## Records with modeling code:
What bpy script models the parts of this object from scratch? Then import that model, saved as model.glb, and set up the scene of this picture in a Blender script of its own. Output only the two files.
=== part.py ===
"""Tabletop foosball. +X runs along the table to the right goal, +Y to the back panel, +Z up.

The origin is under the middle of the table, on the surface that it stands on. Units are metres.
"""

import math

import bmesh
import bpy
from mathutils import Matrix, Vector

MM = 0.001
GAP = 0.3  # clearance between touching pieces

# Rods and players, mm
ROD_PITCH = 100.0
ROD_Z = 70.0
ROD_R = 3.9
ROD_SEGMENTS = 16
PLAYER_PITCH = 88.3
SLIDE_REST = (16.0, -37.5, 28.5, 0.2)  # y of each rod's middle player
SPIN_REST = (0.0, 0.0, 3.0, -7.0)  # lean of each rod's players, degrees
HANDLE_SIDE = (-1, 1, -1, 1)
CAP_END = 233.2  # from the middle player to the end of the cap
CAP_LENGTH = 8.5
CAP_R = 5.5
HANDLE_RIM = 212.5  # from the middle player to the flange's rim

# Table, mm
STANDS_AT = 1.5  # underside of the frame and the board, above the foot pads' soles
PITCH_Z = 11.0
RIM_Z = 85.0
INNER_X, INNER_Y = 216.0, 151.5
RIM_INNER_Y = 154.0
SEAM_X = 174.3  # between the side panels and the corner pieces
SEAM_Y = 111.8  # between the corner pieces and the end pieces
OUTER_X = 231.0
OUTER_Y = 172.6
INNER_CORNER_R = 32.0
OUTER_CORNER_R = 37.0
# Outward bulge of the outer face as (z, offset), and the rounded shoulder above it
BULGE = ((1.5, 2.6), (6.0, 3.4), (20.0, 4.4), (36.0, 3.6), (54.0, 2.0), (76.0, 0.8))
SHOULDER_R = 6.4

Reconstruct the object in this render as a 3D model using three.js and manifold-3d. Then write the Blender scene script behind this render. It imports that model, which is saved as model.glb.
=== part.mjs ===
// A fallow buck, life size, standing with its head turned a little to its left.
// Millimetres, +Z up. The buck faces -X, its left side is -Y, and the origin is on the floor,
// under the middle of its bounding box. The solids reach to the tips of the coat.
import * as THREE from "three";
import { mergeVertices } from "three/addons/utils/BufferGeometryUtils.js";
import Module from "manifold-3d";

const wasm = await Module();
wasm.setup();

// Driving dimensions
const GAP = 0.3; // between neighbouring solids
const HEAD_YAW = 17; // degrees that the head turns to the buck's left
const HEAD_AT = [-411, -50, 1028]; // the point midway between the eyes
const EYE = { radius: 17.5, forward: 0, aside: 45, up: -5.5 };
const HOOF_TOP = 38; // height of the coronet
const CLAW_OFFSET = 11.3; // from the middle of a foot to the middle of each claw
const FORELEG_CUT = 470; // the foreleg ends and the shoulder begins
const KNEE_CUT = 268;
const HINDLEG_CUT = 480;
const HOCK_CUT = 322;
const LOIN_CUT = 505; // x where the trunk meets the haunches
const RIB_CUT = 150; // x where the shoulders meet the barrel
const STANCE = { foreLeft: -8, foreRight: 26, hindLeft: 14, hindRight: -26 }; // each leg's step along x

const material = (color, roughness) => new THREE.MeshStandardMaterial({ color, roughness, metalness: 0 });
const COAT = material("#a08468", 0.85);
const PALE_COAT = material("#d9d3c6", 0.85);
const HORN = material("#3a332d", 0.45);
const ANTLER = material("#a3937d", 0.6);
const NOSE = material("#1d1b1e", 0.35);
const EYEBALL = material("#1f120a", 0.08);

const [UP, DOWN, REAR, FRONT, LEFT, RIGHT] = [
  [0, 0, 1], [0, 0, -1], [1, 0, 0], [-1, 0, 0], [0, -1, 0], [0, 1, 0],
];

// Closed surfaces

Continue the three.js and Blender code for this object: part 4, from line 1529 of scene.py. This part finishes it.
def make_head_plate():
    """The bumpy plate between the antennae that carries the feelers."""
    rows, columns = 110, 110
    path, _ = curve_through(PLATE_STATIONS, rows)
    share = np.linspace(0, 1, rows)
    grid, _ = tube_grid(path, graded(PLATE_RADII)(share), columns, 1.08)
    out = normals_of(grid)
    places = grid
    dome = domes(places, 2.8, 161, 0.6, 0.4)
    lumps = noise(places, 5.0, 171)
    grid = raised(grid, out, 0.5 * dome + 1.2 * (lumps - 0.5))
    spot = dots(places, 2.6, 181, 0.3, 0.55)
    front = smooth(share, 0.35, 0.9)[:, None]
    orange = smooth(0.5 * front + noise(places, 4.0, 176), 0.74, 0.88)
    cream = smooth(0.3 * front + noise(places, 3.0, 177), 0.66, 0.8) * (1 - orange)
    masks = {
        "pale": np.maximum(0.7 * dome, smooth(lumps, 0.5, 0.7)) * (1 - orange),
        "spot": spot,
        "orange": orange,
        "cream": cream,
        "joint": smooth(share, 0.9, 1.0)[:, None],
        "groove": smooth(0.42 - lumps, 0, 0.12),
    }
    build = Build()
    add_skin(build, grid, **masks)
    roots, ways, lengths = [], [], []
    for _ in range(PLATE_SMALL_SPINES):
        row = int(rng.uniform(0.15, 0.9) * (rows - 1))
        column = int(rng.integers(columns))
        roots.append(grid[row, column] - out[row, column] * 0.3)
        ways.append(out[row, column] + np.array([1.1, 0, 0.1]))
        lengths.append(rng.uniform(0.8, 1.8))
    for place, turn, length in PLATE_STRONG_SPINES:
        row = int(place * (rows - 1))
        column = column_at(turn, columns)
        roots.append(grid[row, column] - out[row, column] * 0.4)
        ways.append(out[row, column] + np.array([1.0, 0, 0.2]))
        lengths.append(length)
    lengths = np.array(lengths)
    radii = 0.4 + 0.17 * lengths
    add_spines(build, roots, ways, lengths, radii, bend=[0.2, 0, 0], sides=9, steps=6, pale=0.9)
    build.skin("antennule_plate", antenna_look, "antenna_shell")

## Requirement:
Above are the entries; repeat their lines exactly, from the first through the one that contains "HANDLE_RIM = 212.5".

## Task output:
What bpy script models the parts of this object from scratch? Then import that model, saved as model.glb, and set up the scene of this picture in a Blender script of its own. Output only the two files.
=== part.py ===
"""Tabletop foosball. +X runs along the table to the right goal, +Y to the back panel, +Z up.

The origin is under the middle of the table, on the surface that it stands on. Units are metres.
"""

import math

import bmesh
import bpy
from mathutils import Matrix, Vector

MM = 0.001
GAP = 0.3  # clearance between touching pieces

# Rods and players, mm
ROD_PITCH = 100.0
ROD_Z = 70.0
ROD_R = 3.9
ROD_SEGMENTS = 16
PLAYER_PITCH = 88.3
SLIDE_REST = (16.0, -37.5, 28.5, 0.2)  # y of each rod's middle player
SPIN_REST = (0.0, 0.0, 3.0, -7.0)  # lean of each rod's players, degrees
HANDLE_SIDE = (-1, 1, -1, 1)
CAP_END = 233.2  # from the middle player to the end of the cap
CAP_LENGTH = 8.5
CAP_R = 5.5
HANDLE_RIM = 212.5  # from the middle player to the flange's rim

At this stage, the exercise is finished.